With the conclusion of the OCTOBER DAYS the King and the National Assembly left Versailles for Paris. By the end of 1789, Louis had made several concessions to the National Assembly, none of which he sincerely intended to keep. The people of Paris and the French countryside loved their king as a child loves his father. Louis was not to blame for the misfortunes of France, instead, his evil ministers were held responsible. So, by bringing Louis to Paris, it was hoped he would be less influenced by his evil and corrupt ministers. But on June 20, 1791, Louis XVI did something which earned him the general distrust of most French subjects. He planned to raise an army and crush the revolution. He appealed to Leopold II, the brother of Marie Antoinette, who promised Louis Austrian troops if Louis could reach Montmédy and mobilize a sizable French force. Louis did not intend to leave France except as a last resort.

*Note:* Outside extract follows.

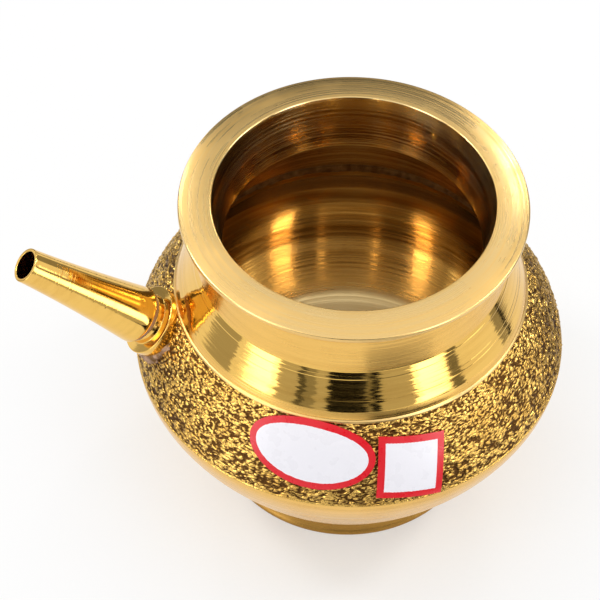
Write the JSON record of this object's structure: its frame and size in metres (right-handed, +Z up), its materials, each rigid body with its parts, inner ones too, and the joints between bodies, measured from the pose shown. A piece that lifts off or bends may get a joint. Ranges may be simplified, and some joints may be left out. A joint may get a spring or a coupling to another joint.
{
  "type": "karwa pot",
  "caption": "Round-bellied brass water pot with a wide flat rim, a textured band, a ring foot and a tapered screw-on spout.",
  "frame": {"origin": "on the table under the centre of the whole object's box, spout included; the pot's own axis stands 15.2 mm towards +X from it", "axes": "+Z up, the spout points along -X, and the side with the labels faces -Y"},
  "size_m": [0.1484, 0.1182, 0.1],
  "materials": {
    "turned_brass": "turned and buffed, with a cast bark texture on the band",
    "polished_brass": "mirror polished",
    "braze_filler": "dull, as left by the torch",
    "washer_leather": "plain",
    "label_paper": "gloss printed sticker, red border round a bare white face"
  },
  "bodies": {
    "root": {"upper_shell": "turned_brass", "lower_shell": "turned_brass", "foot_ring": "turned_brass", "seam_braze": "braze_filler", "spout_collar": "polished_brass", "collar_braze": "braze_filler", "oval_label": "label_paper", "square_label": "label_paper"},
    "washer": {"sealing_washer": "washer_leather"},
    "spout": {"spout": "polished_brass"}
  },
  "joints": [
    {"name": "spout_travel", "type": "slide", "parent": "root", "child": "washer", "axis": [-0.7396, 0, 0.673], "range_m": [0, 0.0061]},
    {"name": "spout_turn", "type": "hinge", "parent": "washer", "child": "spout", "pos_m": [-0.04264, 0, 0.06367], "axis": [-0.7396, 0, 0.673], "range_deg": [0, 1440]}
  ],
  "couplings": [
    {"joint": "spout_travel", "follows": "spout_turn", "m_per_rad": 0.00023873}
  ]
}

At ten o'clock on the night of June 20, a berline, or heavy coach, drawn by four horses, pulled up at the south end of the Tuileries. At intervals until 11:30, the coach picked up members of the royal family, all of whom were dressed in disguise -- Louis as a valet, Marie Antoinette as a children's governess. It had been planned that as Louis passed through major cities and towns that his troops would be nearby. If he kept on schedule, Louis ought to arrived at Montmédy the following day. But it was not to be. Louis began to treat this serious occasion as an excursion -- he ordered extra stops so that he could sup on his favorite meals and on one occasion he was recognized at Ste.-Ménéhould by an old soldier, Jean-Baptiste Drouet.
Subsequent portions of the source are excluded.